Tampoco soy un antitaurino cerril, creo que hay mucha hipocresía en ese sector. La conciencia por el maltrato animal es algo que va en aumento, pero no podemos negar que descendemos de una especie carnívora y depredadora, y que los vegetarianos siguen siendo minoría (mi amiga S. no es capaz ni de comerse una gamba, porque dice que siente cómo la mira el pobre bicho, aunque esté muerto y congelado). Y muchos de los que se proclaman antitaurinos son capaces de comerse un buen entrecot sin el menor empacho. Eso sí, admito que es un espectáculo bárbaro y arcaico, aunque se ha ido suavizando con el tiempo (lean mi post #73 “El Madrid de Larra”), hasta llegar, por ejemplo en Portugal, al extremo de la hipocresía: torturar al animal de mil modos y matarlo luego a escondidas del público.

Si la fiesta nunca me ha interesado, siempre he admirado el talante de los toreros, la gravedad, el empaque, el dramatismo de unos tipos que se juegan la vida a diario, las frases demoledoras que se les atribuyen (Lo que no pue’ ze’, no pue’ ze’. Y adema’ eh’ impozible, que decía Rafael el Guerra, de Córdoba). El mundo del toreo es un semillero de anécdotas sabrosas. Les cuento un par de ellas. Juan Belmonte, tipo culto y complejo donde los hubiera, fue unos años vecino de Valle Inclán en un piso de la calle General Oraa. Al día siguiente de una faena fastuosa del maestro, de la que hablaba todo Madrid, el escritor se lo encontró en un descansillo y, con su humor más corrosivo, le felicitó y le dijo: “Para la próxima vez, lo que tiene usted que hacer es quedarse quieto, para que el toro remate la suerte clavándole un pitón en el corazón. Así quedarán unidos para siempre toro y torero en la magia suprema de la fiesta”. Taciturno como era, Belmonte bajó los ojos y respondió: “Don Ramón, se hará lo que se pueda”.

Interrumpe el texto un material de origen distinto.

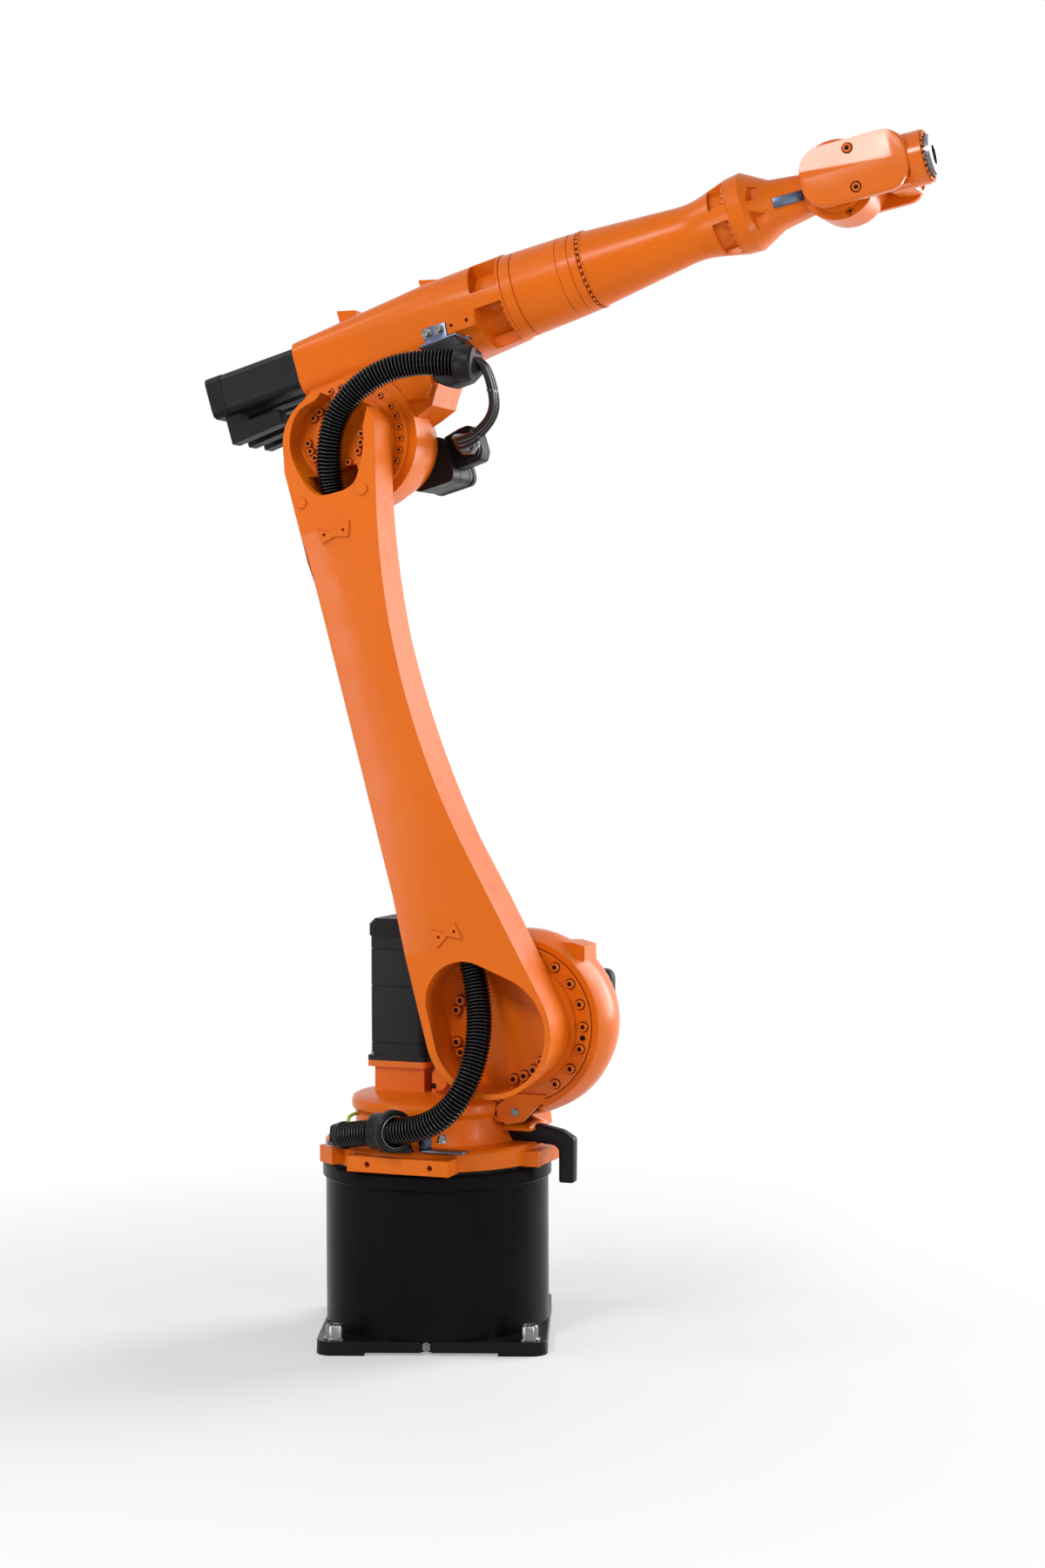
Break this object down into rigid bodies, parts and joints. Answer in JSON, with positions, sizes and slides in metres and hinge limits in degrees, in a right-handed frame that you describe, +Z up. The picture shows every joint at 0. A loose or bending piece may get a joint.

Rafael el Gallo, otro personaje interesantísimo, sevillano famoso por las ocasiones en que se negaba a torear porque el toro lo había mirado mal, sin importarle pasar por ello la noche en la cárcel, estuvo algunos años haciendo “Las Américas”. En alguna ciudad de Ecuador o Perú, la plaza se vino abajo de aplausos ante una faena suya. Al terminar, un periodista se le acercó y le dijo extasiado: “Maestro, qué cosa más extraordinaria la que acabamos de presenciar, qué belleza, qué maravilla. Lástima que Sevilla esté tan lejos y no podamos disfrutar de su arte más a menudo”. El Gallo se cuadró y contestó: “¿Y de dónde han sacao ustedes que Sevilla está lejos’? Están muy equivocaos. Sevilla no está lejos. Sevilla está donde tiene que estar. Los que están lejos son ustedes”.

Que pasen un buen puente del 1 de mayo.